Start of Dataset records

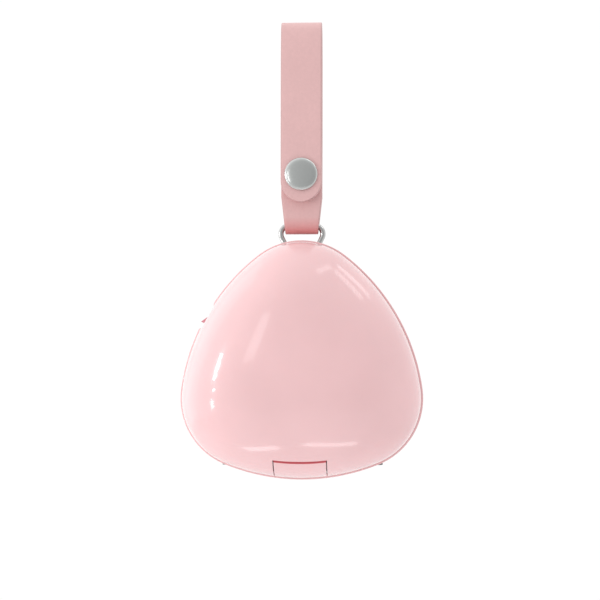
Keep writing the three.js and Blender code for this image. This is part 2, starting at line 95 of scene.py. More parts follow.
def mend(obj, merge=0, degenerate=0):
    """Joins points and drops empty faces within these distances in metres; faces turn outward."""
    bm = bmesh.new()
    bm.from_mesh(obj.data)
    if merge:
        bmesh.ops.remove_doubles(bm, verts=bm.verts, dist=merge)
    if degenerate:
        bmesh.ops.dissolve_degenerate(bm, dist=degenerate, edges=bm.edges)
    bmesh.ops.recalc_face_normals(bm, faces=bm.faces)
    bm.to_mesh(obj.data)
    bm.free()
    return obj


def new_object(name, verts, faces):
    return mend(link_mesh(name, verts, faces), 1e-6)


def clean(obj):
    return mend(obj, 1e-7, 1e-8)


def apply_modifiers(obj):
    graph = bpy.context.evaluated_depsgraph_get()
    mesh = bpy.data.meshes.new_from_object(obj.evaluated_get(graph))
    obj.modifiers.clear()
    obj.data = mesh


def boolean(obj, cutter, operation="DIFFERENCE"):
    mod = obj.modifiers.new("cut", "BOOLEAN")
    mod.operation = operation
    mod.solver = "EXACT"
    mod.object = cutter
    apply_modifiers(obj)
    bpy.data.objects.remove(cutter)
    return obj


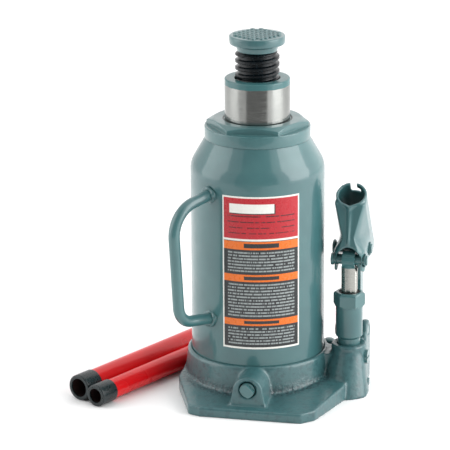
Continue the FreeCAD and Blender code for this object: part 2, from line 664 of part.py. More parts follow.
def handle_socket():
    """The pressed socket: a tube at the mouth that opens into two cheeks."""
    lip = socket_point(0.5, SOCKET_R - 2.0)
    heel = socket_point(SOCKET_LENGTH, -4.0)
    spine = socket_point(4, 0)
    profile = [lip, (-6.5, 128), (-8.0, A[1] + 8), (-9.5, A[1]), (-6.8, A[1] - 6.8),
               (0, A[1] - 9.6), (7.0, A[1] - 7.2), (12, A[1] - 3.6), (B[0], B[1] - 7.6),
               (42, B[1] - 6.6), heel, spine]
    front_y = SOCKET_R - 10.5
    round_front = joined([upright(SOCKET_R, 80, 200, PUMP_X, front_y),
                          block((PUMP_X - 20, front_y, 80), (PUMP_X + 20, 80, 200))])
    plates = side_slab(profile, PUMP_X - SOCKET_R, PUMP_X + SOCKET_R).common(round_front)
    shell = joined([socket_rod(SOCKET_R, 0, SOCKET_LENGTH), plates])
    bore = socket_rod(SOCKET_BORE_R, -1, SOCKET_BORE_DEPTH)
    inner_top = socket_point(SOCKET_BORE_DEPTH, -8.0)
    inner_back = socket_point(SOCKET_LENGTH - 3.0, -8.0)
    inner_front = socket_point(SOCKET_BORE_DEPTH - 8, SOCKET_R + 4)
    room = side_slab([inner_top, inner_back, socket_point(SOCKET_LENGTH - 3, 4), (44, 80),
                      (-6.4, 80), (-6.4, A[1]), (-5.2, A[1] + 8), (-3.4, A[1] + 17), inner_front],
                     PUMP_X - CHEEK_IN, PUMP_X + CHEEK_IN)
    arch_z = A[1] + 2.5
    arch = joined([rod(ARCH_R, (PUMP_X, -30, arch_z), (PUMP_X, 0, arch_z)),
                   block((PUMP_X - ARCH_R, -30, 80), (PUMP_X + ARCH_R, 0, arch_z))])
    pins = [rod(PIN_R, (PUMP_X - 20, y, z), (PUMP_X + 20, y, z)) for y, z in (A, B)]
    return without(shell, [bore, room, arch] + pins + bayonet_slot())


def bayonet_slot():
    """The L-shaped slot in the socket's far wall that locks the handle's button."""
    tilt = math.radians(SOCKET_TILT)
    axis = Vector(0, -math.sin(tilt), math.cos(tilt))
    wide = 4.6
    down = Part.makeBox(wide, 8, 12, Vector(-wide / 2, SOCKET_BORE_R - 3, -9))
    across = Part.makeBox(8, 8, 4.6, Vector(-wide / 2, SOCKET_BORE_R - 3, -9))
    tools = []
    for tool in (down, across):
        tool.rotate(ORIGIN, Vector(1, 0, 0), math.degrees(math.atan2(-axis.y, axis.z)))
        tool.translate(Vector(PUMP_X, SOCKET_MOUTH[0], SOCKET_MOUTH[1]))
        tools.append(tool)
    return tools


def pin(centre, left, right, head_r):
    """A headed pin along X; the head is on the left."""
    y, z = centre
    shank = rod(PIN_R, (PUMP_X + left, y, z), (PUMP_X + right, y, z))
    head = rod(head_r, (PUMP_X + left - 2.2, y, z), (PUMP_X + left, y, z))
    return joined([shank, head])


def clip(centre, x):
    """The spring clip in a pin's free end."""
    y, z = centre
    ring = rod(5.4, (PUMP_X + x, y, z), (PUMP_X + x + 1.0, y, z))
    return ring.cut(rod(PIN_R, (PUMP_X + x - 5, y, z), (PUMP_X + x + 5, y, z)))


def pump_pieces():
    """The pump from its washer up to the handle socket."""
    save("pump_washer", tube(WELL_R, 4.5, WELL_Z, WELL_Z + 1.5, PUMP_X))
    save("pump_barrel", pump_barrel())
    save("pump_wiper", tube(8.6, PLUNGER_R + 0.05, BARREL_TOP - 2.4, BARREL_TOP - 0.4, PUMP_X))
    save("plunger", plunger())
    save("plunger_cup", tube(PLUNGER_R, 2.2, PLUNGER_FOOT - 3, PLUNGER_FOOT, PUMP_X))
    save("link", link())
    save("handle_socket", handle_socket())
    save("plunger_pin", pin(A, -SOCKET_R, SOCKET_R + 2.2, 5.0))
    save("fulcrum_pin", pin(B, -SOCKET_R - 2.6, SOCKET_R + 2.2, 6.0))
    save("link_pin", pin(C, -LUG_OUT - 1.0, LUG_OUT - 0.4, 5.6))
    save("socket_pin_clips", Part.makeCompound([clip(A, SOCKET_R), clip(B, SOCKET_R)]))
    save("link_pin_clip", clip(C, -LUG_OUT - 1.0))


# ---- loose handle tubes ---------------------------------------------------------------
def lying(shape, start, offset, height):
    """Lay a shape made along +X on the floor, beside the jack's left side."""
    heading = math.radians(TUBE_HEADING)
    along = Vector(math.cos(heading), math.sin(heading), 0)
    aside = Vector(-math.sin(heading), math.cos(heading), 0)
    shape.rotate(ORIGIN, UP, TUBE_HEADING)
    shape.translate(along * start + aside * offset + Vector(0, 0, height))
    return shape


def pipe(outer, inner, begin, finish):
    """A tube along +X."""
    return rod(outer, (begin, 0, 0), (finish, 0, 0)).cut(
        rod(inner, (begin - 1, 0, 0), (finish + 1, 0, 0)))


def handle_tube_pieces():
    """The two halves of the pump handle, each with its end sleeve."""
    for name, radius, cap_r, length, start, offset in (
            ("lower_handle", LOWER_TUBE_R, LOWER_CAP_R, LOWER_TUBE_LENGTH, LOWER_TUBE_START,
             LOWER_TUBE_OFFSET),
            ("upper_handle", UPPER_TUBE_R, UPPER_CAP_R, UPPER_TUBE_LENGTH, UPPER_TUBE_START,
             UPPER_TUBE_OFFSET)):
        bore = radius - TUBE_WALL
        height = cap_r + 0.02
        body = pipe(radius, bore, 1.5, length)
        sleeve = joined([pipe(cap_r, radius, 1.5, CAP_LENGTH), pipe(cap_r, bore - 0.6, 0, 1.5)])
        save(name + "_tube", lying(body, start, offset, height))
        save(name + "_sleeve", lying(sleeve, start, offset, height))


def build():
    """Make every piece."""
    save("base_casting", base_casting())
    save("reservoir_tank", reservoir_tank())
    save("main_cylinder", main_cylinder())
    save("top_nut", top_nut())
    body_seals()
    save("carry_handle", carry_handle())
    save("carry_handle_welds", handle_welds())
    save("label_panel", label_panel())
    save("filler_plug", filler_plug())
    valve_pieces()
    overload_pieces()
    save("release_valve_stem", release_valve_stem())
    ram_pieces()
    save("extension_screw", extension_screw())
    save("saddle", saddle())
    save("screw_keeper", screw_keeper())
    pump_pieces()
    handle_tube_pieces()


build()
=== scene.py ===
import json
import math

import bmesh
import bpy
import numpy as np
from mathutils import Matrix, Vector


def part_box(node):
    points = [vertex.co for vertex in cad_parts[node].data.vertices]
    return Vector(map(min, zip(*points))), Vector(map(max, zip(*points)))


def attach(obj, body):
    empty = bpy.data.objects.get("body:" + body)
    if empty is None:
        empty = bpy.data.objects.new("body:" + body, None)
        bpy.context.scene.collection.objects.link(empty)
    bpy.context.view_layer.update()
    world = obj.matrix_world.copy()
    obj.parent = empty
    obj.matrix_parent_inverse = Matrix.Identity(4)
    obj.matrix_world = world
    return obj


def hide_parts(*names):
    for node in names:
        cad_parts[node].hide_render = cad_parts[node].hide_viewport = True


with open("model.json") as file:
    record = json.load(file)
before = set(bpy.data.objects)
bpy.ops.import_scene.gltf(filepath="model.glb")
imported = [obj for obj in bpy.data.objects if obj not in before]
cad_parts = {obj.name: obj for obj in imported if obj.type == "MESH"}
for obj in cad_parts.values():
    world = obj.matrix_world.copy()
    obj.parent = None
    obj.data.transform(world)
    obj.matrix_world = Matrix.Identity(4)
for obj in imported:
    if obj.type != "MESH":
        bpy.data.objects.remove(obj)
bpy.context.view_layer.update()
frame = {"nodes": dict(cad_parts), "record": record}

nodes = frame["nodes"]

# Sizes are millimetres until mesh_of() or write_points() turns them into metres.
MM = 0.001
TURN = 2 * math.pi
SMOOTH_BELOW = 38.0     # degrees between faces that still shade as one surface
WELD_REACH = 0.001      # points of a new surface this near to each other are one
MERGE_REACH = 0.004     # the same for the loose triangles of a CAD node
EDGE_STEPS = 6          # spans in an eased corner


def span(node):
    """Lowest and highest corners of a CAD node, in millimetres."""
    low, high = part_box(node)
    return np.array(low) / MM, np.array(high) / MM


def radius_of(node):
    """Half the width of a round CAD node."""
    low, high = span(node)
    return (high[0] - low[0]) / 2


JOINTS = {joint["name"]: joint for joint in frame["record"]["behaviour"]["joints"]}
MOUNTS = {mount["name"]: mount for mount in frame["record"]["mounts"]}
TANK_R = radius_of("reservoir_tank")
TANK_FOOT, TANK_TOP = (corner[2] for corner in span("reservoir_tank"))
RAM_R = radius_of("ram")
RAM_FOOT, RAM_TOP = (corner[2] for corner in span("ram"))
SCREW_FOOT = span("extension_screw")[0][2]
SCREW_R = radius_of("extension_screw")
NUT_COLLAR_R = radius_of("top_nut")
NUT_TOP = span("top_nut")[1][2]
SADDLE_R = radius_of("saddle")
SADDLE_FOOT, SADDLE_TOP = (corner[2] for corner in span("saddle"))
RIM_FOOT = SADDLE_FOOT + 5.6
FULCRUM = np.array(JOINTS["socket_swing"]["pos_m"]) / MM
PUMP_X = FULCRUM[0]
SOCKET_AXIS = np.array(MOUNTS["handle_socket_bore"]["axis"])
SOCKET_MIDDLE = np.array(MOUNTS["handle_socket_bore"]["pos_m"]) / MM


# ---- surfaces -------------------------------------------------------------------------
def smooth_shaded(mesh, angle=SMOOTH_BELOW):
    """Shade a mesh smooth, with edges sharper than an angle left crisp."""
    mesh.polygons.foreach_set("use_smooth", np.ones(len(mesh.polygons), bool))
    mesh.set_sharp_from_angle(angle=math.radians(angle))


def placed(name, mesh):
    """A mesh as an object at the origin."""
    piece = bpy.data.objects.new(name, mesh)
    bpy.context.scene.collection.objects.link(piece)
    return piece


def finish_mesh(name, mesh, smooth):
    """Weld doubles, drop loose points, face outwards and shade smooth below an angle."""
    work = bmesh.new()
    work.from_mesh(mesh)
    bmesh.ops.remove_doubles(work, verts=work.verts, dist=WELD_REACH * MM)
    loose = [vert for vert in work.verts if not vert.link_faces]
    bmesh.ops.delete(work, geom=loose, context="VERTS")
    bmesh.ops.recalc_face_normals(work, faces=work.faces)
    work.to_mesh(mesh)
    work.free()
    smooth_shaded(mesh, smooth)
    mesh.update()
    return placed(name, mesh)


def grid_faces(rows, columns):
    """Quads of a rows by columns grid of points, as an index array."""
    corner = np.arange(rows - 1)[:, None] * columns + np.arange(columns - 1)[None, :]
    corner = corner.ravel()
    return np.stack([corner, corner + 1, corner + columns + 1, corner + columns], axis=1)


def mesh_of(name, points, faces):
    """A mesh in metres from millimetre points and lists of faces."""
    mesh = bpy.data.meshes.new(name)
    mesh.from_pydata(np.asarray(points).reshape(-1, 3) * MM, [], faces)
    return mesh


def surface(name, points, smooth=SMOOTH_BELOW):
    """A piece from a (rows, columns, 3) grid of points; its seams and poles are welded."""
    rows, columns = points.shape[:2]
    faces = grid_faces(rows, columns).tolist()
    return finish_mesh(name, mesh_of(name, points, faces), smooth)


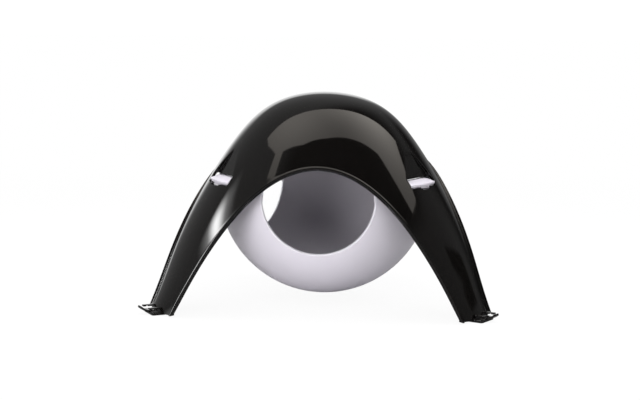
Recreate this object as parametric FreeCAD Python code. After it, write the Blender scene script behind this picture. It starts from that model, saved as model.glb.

End of Dataset records

__Directions for this task__. Your task is to repeat the lines from the one containing "body_seals()" to the one containing "obj.parent = None", both lines included. Leave out every other line.

__Correct result__.
    body_seals()
    save("carry_handle", carry_handle())
    save("carry_handle_welds", handle_welds())
    save("label_panel", label_panel())
    save("filler_plug", filler_plug())
    valve_pieces()
    overload_pieces()
    save("release_valve_stem", release_valve_stem())
    ram_pieces()
    save("extension_screw", extension_screw())
    save("saddle", saddle())
    save("screw_keeper", screw_keeper())
    pump_pieces()
    handle_tube_pieces()


build()
=== scene.py ===
import json
import math

import bmesh
import bpy
import numpy as np
from mathutils import Matrix, Vector


def part_box(node):
    points = [vertex.co for vertex in cad_parts[node].data.vertices]
    return Vector(map(min, zip(*points))), Vector(map(max, zip(*points)))


def attach(obj, body):
    empty = bpy.data.objects.get("body:" + body)
    if empty is None:
        empty = bpy.data.objects.new("body:" + body, None)
        bpy.context.scene.collection.objects.link(empty)
    bpy.context.view_layer.update()
    world = obj.matrix_world.copy()
    obj.parent = empty
    obj.matrix_parent_inverse = Matrix.Identity(4)
    obj.matrix_world = world
    return obj


def hide_parts(*names):
    for node in names:
        cad_parts[node].hide_render = cad_parts[node].hide_viewport = True


with open("model.json") as file:
    record = json.load(file)
before = set(bpy.data.objects)
bpy.ops.import_scene.gltf(filepath="model.glb")
imported = [obj for obj in bpy.data.objects if obj not in before]
cad_parts = {obj.name: obj for obj in imported if obj.type == "MESH"}
for obj in cad_parts.values():
    world = obj.matrix_world.copy()
    obj.parent = None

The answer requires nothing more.